Contrarian: What the Bulls Got Right
Despite the weak value capture, dismissing the milestone would be shortsighted. The $30 billion figure validates Stellar’s long-standing thesis: that compliance-first infrastructure is a necessary layer for institutional adoption. Unlike Ethereum, where DeFi protocols face regulatory uncertainty, Stellar’s anchor model provides clear KYC/AML gateways. This allows asset managers like Franklin Templeton to operate within U.S. securities laws while leveraging the speed and transparency of a public blockchain. Collateral is a lie; math is the only truth. But here, the math of institutional trust does create a form of collateral for the network itself. As more assets are issued, the network effect deepens: issuers attract more anchors, anchors attract more issuers, and the ecosystem becomes stickier. Moreover, the SDF has been proactive in regulatory engagement, reducing the risk of XLM being classified as a security (though the Howey test remains a live grenade). From a risk perspective, Stellar’s RWA dominance could make it a preferred settlement layer for tokenized securities globally, especially if other chains stumble on compliance.

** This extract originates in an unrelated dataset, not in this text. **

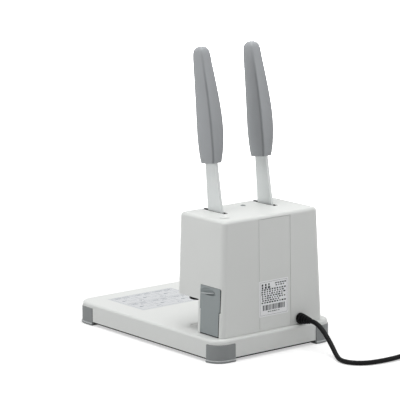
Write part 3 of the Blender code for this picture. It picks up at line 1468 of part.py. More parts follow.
def make_cord():
    coil = coil_points()
    start = Vector(boot_point(BOOT_LENGTH + GAP))
    lead = Vector(boot_point(BOOT_LENGTH + GAP + 2 * CORD_RADIUS))
    toward = (coil[1] - coil[0]).normalized()
    end = coil[0] - toward * GAP
    before = end - toward * 2 * CORD_RADIUS
    route = [lead, *CORD_ROUTE, before]
    run = [start, *smooth_points(route, 5 * CORD_RADIUS), end]
    lead_length = sum((b - a).length for a, b in zip(run, run[1:]))
    coil_length = sum((b - a).length for a, b in zip(coil, coil[1:]))
    print("cord run", round(lead_length, 4), "coil", round(coil_length, 4), "metres")
    print("least gap between turns", round(least_self_gap(coil, 2 * CORD_RADIUS) * 1000, 2), "mm")
    cord = tube("cord_run", run, CORD_RADIUS, 2, black_plastic)
    wound = tube("cord_coil", coil, CORD_RADIUS, 1, black_plastic)
    return cord, wound, coil


def make_cord_tie():
    """A flat band round the coil's turns at one place."""
    swing = COIL_PITCH * COIL_TURNS / COIL_LAYERS
    inner = COIL_MEAN_RADIUS - swing / 2 - CORD_RADIUS - 3 * GAP
    outer = COIL_MEAN_RADIUS + swing / 2 + CORD_RADIUS + 3 * GAP
    low, high = TIE_BAND, COIL_LIFT + 2 * CORD_RADIUS + COIL_PITCH + GAP
    half = TIE_BAND_WIDTH / 2
    turn = Matrix.Translation((*COIL_CENTRE, 0)) @ Matrix.Rotation(radians(TIE_BAND_ANGLE), 4, "Z")
    outside = box_mesh("cord_tie", (inner - TIE_BAND, -half, 0), (outer + TIE_BAND, half, high + TIE_BAND))
    band = add_object("cord_tie", outside, black_plastic)
    inside = box_mesh("cut", (inner, -half - OVERRUN, low), (outer, half + OVERRUN, high))
    hollow = add_object("cut", inside, None)
    for made in (band, hollow):
        made.data.transform(turn)
    return combine(band, hollow, "DIFFERENCE")


def make_plug(coil):
    """A moulded two-pin plug on the cord's end, lying beside the coil."""
    along = coil[-1] - coil[-2]
    along.z = 0
    along.normalize()
    start = coil[-1] + along * GAP
    across = Vector((-along.y, along.x, 0))
    up = Vector((0, 0, 1))
    sections = (
        (0, PLUG_TAIL_WIDTH, PLUG_TAIL_WIDTH), (PLUG_TAIL_SHARE, PLUG_TAIL_WIDTH, PLUG_TAIL_WIDTH),
        (PLUG_FULL_SHARE, PLUG_WIDTH, PLUG_THICKNESS), (1, PLUG_WIDTH, PLUG_THICKNESS),
    )
    rings = []
    for share, width, thickness in sections:
        middle = start + along * share * PLUG_BODY
        outline = rounded_rectangle(-width / 2, width / 2, -thickness / 2, thickness / 2, thickness / 3, 3)
        rings.append([middle + across * x + up * y for x, y in outline])
    plug = add_object("mains_plug", loft_mesh("mains_plug", rings), black_plastic)
    for side in (-1, 1):
        root = start + along * (PLUG_BODY - PIN_WIDTH / 2) + across * side * PIN_SPREAD
        outline = rounded_rectangle(
            -PIN_THICKNESS / 2, PIN_THICKNESS / 2, -PIN_WIDTH / 2, PIN_WIDTH / 2, PIN_THICKNESS / 3, 1,
        )
        rings = [
            [root + along * reach + across * x + up * y for x, y in outline]
            for reach in (0, PIN_WIDTH / 2 + PIN_LENGTH)
        ]
        combine(plug, add_object("pin", loft_mesh("pin", rings), None), "UNION")
    return plug


# Assembly
def build_fixed_pieces():
    make_base()
    make_bottom_plate()
    names = ("foot_front_left", "foot_front_right", "foot_rear_left", "foot_rear_right")
    for name, corner in zip(names, foot_corners()):
        make_foot(name, *corner)
    make_housing()
    make_rear_cover()
    make_head_cover()
    make_frame_plate("frame_plate_left", -1)
    make_frame_plate("frame_plate_right", 1)
    make_cross_plate()
    make_guide_plate()
    make_top_plate()
    make_guide_rods("press", -1)
    make_guide_rods("drill", 1)
    make_axle()
    make_base_tools()
    make_drawer_guide()
    make_control_board()
    make_transformer()
    make_front_lamp()
    make_top_button(
        "top_indicator", INDICATOR_SIDE, INDICATOR_BACK, LAMP_FLANGE, LAMP_PROUD / 2, grey_plastic,
    )
    make_top_button(
        "top_plug", plug_button_side, PLUG_BUTTON_BACK, PLUG_BUTTON_RADIUS, PLUG_BUTTON_PROUD, white_plastic,
    )


def build_lever(word, side):
    axis = joint_axis(word + "_lever_axis", (0, PIVOT_BACK, pivot_height))
    arm = make_lever_arm(word + "_lever_arm", side)
    grip = make_grip(word + "_lever_grip", side)
    gear = make_sector_gear(word + "_sector_gear", side)
    carry(axis, arm, grip, gear)
    make_lever_spring(word + "_lever_spring", side)


def build_drill_unit():
    axis = joint_axis("drill_slide", at_station(1, carriage_bottom))
    rack, low, high = make_rack("drill_rack", 1)
    carriage = make_carriage("drill_carriage", 1, low, high)
    finish_drill_carriage(carriage)
    spindle, bearing, bit = make_spindle()
    gear, pinion, motor = make_drill_drive()
    carry(axis, rack, carriage, bearing, motor)
    spin = joint_axis("spindle_axis", at_station(1, carriage_bottom))
    carry(spin, spindle, bit, gear)
    motor_spin = joint_axis("motor_axis", (*motor_place(), fine_gear_bottom))
    carry(motor_spin, pinion)
    foot, bottom = make_drill_foot()
    carry(joint_axis("foot_slide", at_station(1, bottom)), foot)
    travel = bottom - base_top - GAP
    print("stroke", round(stroke, 5), "foot travel", round(travel, 5), "motor", motor_place())


def build_press_unit():
    axis = joint_axis("press_slide", at_station(-1, carriage_bottom))
    rack, low, high = make_rack("press_rack", -1)
    carriage = make_carriage("press_carriage", -1, low, high)
    carry(axis, rack, carriage, *make_press_tools())


def build_small_movers():
    drawer = make_drawer()
    carry(joint_axis("drawer_slide", (bin_inner, DRAWER_FRONT, housing_bottom)), drawer)
    _, rocker, pivot = make_switch()
    carry(joint_axis("switch_axis", pivot), rocker)


def build_cord():
    make_strain_relief()
    _, _, coil = make_cord()
    make_cord_tie()
    make_plug(coil)


build_fixed_pieces()
build_lever("drill", 1)
build_lever("press", -1)
build_drill_unit()
build_press_unit()
build_small_movers()
build_cord()
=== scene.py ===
"""The look of a two-lever desk binding machine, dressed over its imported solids."""
from math import cos, pi, radians, sin, sqrt

import bmesh
import bpy
from bpy.props import FloatProperty, FloatVectorProperty, PointerProperty
from mathutils import Matrix, Vector


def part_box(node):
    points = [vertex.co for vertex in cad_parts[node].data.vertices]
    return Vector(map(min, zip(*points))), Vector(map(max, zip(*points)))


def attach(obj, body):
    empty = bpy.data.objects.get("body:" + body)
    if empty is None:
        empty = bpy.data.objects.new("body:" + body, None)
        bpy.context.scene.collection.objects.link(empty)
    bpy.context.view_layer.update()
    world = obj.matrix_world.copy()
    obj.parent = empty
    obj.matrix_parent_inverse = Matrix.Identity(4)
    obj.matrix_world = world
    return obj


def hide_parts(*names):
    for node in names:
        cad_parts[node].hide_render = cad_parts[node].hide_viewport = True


bl_info = {
    "name": "Desk Binding Machine",
    "version": (1, 0, 0),
    "blender": (4, 5, 0),
    "location": "View3D > Sidebar > Machine",
    "description": "Builds the shells, levers, inner works and cord of a two-lever binding machine",
    "category": "Object",
}

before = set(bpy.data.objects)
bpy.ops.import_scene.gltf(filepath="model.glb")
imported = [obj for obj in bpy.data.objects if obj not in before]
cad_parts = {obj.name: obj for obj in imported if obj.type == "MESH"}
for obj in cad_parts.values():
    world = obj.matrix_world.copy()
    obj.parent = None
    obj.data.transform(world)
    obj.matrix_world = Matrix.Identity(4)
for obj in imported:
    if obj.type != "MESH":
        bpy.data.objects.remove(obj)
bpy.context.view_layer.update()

# Places read from the frame
BASE_LOW, BASE_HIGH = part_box("base_shell")
BASE_TOP = BASE_HIGH.z
PLATE_LOW, PLATE_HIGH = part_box("base_bottom_plate")
HOUSING_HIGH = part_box("housing_shell")[1]
DRAWER_LOW, DRAWER_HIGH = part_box("chip_drawer")
PIVOT = sum(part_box("lever_axle"), Vector()) / 2
LEVER_PLANE = sum(corner.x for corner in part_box("drill_lever_grip")) / 2


def colour_property(name, description, default):
    return FloatVectorProperty(
        name=name, description=description, default=default, size=3, min=0.0, max=1.0, subtype="COLOR",
    )


def length_property(name, description, default):
    return FloatProperty(
        name=name, description=description, default=default, min=0.0, unit="LENGTH", precision=4,
    )


class MachineFinishes(bpy.types.PropertyGroup):
    """Colours of the machine's surfaces, as linear values."""

    shell: colour_property("Shell", "White moulded shells", (0.715, 0.73, 0.715))
    grip: colour_property("Grip", "Soft grey lever grips", (0.375, 0.39, 0.405))
    foot: colour_property("Foot", "Grey rubber corner feet", (0.25, 0.262, 0.265))
    lever: colour_property("Lever", "Light enamel of the lever bars", (0.72, 0.75, 0.745))
    drawer: colour_property("Drawer", "Grey moulded chip drawer", (0.265, 0.295, 0.30))
    cord: colour_property("Cord", "Black cord and boot", (0.0045, 0.0045, 0.005))
    label: colour_property("Label", "Pale foil of the rear label", (0.88, 0.89, 0.90))
    print_ink: colour_property("Print", "Ink of the printed marks", (0.035, 0.038, 0.045))
    panel_ink: colour_property("Panel print", "Faint ink of the panel on the base", (0.22, 0.24, 0.28))
    steel: colour_property("Steel", "Plated steel of the inner works", (0.62, 0.63, 0.64))
    brass: colour_property("Brass", "Dies and fine gears", (0.72, 0.52, 0.22))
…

This would increase network activity indirectly through payments and cross-issuer settlements, potentially boosting XLM demand over a multi-year horizon. The bulls are correct that Stellar is accumulating real-world relevance, even if token price doesn’t reflect it today.
Takeaway
The $30 billion RWA milestone is a cold, hard indicator of Stellar’s utility—but also of its limitations. The real question is not whether the network is growing, but whether the protocol can redesign its fee mechanism to capture more of the value it facilitates. Could a fraction of a basis point on RWA transfers be directed to burn XLM? Or will Stellar remain a utility token that behaves like a fee schedule, pricing in adoption but never the full asset pool? I do not trust; I verify the hash. And the hash of this analysis shows a network that wins the adoption game but loses the value capture war—until the code changes.